# Winterizing the Loft



## redleg23 (May 6, 2009)

This will be my first winter with a Pigeon loft. Since ventilation is a key component to a healthy loft, I was wondering how everyone else handles the cold, in the north. I raise homers and realize they are very hardy. But, during fridgid periods I was curious how sealed up everyone elses lofts are?


----------



## spirit wings (Mar 29, 2008)

I have several "windows" open in the summer, but my hubby put doors on them so I can close them up when it is cold, one window with wire on it does not have a door, so I got a piece of plexie glass to screw down to cover the opening but still lets sunshine in, can unscrew it in the spring when it warms up...also I make sure everything is closed at dark and can open the doors to the aviaries during the day...so I guess having ventaltion is good, but it is nice to beable to cover it up during those blustery days of winter...burrr Im getting cold just thinking about it....it is nice you have your birds comfort in mind.


----------



## BTut (Oct 18, 2009)

*keep water from freezing ?*

How does everyone keep the water from freezing in the loft during the long winter months ?


----------



## Jay3 (May 4, 2008)

I have heat in my loft. I keep it low, but it never freezes. Lots of people buy heaters that you put under the water that keep it from freezing. You can get them at pigeon supply places like Foy's.


----------



## BTut (Oct 18, 2009)

I have all my homers in one loft seperate cages about 2 to 3 birds in a cage would it be better to take the doors off the cages and let then free roam in the loft ? should I use one heated bowl for all ? If i change this would this make chaos with the birds you can see my loft in my album? Or just get a small heater and dont tell the wife? Would a Light Bulb work? sorry for so many questions last year i only had 3 birds i used a small bulb under a water cup it worked for the most part.


----------



## Jay3 (May 4, 2008)

BTut said:


> I have all my homers in one loft seperate cages about 2 to 3 birds in a cage would it be better to take the doors off the cages and let then free roam in the loft ? should I use one heated bowl for all ? If i change this would this make chaos with the birds you can see my loft in my album? Or just get a small heater and dont tell the wife? Would a Light Bulb work? sorry for so many questions last year i only had 3 birds i used a small bulb under a water cup it worked for the most part.
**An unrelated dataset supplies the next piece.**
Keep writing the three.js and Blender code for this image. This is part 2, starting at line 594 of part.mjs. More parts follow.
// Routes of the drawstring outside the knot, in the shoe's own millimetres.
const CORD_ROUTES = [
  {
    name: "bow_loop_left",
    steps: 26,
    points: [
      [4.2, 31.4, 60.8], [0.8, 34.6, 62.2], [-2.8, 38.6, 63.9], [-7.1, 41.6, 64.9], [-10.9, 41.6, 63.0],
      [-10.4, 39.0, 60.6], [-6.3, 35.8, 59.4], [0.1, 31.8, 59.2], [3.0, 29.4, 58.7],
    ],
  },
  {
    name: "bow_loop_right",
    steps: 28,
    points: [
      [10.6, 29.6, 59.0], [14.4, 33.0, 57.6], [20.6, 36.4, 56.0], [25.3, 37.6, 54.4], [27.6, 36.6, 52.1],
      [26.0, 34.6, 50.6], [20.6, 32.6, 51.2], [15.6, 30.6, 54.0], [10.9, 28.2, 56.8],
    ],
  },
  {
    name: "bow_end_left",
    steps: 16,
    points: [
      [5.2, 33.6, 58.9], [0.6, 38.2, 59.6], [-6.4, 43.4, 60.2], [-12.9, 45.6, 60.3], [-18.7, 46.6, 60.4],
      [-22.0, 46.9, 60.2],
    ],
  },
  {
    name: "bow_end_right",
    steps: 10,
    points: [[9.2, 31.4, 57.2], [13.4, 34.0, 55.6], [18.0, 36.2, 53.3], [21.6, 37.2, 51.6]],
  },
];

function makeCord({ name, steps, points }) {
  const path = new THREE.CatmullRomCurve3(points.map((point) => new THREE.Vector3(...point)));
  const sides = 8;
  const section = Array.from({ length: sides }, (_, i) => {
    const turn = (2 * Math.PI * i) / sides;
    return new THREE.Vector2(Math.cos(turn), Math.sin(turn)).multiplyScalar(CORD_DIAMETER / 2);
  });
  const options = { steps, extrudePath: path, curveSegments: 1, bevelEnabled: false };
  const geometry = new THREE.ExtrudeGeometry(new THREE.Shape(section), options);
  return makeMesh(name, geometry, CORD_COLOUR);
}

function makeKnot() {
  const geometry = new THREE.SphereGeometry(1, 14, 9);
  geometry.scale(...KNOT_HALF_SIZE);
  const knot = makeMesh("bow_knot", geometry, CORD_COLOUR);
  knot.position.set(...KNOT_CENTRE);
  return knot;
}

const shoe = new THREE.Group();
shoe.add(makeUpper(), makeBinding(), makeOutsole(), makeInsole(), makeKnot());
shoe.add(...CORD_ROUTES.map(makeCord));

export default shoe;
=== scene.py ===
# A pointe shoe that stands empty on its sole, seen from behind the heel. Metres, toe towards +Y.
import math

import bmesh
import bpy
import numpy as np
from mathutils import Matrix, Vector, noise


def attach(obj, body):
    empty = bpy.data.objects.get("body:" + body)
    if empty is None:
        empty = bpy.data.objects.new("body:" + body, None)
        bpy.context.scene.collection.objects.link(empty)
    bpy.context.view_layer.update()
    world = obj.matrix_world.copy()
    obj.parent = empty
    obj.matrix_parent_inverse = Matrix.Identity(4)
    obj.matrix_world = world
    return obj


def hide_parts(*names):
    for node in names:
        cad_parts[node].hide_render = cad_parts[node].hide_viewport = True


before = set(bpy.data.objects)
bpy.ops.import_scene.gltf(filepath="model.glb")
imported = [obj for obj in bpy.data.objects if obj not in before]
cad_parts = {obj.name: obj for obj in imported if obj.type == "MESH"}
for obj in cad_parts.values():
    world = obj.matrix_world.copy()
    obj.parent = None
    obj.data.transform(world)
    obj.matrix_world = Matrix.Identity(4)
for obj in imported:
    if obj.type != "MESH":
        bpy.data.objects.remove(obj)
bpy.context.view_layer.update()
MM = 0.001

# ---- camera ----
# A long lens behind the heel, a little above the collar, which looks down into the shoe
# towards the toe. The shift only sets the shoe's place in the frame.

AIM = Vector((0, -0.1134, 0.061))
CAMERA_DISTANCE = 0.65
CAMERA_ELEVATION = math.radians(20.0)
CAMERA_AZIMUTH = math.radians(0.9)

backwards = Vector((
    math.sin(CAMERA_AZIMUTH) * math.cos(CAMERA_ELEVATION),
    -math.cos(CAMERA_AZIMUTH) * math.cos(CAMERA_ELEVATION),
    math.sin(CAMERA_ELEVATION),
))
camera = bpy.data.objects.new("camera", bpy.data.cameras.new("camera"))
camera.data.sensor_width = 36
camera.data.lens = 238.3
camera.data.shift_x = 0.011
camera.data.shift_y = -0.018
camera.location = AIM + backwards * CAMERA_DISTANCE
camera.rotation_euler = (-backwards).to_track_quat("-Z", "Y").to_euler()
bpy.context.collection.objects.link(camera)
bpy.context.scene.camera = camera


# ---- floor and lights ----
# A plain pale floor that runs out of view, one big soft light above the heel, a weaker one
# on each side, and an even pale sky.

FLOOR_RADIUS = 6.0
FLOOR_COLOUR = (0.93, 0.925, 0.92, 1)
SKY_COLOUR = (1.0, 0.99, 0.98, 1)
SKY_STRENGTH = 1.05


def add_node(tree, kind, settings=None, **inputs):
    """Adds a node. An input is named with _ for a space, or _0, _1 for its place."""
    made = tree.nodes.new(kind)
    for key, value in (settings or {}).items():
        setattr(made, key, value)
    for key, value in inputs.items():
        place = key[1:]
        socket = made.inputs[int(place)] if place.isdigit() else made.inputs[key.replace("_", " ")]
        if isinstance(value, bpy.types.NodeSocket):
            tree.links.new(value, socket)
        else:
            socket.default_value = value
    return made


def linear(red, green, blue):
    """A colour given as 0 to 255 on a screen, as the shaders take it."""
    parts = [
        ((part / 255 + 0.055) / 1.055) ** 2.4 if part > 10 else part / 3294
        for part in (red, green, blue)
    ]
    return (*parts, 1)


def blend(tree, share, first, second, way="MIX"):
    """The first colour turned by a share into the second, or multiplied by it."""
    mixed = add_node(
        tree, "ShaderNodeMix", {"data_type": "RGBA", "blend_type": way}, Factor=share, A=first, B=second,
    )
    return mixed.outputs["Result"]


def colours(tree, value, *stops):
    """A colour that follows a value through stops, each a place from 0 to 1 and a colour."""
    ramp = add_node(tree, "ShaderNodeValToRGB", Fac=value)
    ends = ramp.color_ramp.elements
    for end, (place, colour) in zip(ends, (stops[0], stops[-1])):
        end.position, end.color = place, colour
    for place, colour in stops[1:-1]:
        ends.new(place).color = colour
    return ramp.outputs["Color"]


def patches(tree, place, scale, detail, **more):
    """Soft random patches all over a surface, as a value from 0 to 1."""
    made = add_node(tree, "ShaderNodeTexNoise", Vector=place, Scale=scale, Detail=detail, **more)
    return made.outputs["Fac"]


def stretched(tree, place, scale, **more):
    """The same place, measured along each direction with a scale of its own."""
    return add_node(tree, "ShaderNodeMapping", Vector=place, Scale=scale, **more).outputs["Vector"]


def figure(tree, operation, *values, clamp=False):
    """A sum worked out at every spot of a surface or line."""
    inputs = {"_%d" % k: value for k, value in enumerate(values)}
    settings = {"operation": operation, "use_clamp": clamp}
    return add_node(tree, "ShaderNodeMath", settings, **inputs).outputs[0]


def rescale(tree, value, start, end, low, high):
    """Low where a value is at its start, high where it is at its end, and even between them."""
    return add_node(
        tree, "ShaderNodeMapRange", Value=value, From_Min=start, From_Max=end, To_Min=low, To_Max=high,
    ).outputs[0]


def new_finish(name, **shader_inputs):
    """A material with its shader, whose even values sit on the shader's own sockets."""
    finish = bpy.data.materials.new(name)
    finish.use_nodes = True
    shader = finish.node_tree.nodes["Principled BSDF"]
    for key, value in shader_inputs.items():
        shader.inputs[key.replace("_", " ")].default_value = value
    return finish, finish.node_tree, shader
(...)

Yes, they would be much happier if they were free to fly around the loft together. It would be fine. Let them get to know each other and sort out their pecking order. Some of the heaters DO use a 40 watt bulb under the water bowl. Yes, use one bowl in the loft for all of them. Much easier. Ya know, you can also buy reptile heaters that hang up over aa shelf or perch to give them some heat. I use two 250 watt heaters that I bought online. They are safer than heat lamps that can shatter. And if they are cold, they can go to that shelf. It warms up the area some too. Give them straw to bring back to their boxes or cages to build nests with. That will give them something to snuggle into. Gotta go to work. Will check back later. Have a good day.


----------



## spirit wings (Mar 29, 2008)

I just take the water up at night and give new in the am, but Iam in Va so that works for me as the aviaries are facing south so sun comes in to keep the water from freezing during the day, not many days it will freeze solid during the day, if so, I will have back up waterers. my chickens have the no freeze tray and I have three sections so plugging all that in would be a pain for me..


----------



## Msfreebird (Sep 23, 2007)

I've never used heaters for the water dishes.
In the winter I use those HEAVY flexible rubber livestock bowls. It holds a gallon of water and doesn't freeze up fast. When it does freeze, it breaks out easy. If you have sun in your loft during the day - they don't freeze. I change it in the morning and evening.


----------



## BTut (Oct 18, 2009)

Ok i will take the doors off the pens i think i will leave the door on my breeder pair so the babies dont get hassled and start using one dish for water and food it will make it easier. i guess i have work to do on te loft.Oh i dropped my homers 65 miles out today and they all made it home. I released them on a sod farm out on long islands north fork
this was their second drop from this point in two weeks its exciting when i get the call they are home (not by them) they are not that good Yet.
Well thanks for everyone getting back to me alot of great ideas getting ready for winter i will use as many as i can and keep you posted
Thanks again 
Bill Tut


----------



## Jay3 (May 4, 2008)

BTut said:


> Ok i will take the doors off the pens i think i will leave the door on my breeder pair so the babies dont get hassled and start using one dish for water and food it will make it easier. i guess i have work to do on te loft.Oh i dropped my homers 65 miles out today and they all made it home. I released them on a sod farm out on long islands north fork
> this was their second drop from this point in two weeks its exciting when i get the call they are home (not by them) they are not that good Yet.
> Well thanks for everyone getting back to me alot of great ideas getting ready for winter i will use as many as i can and keep you posted
> Thanks again
> Bill Tut


I'm glad you got all your homers back. Good idea keeping the breeders separated.


----------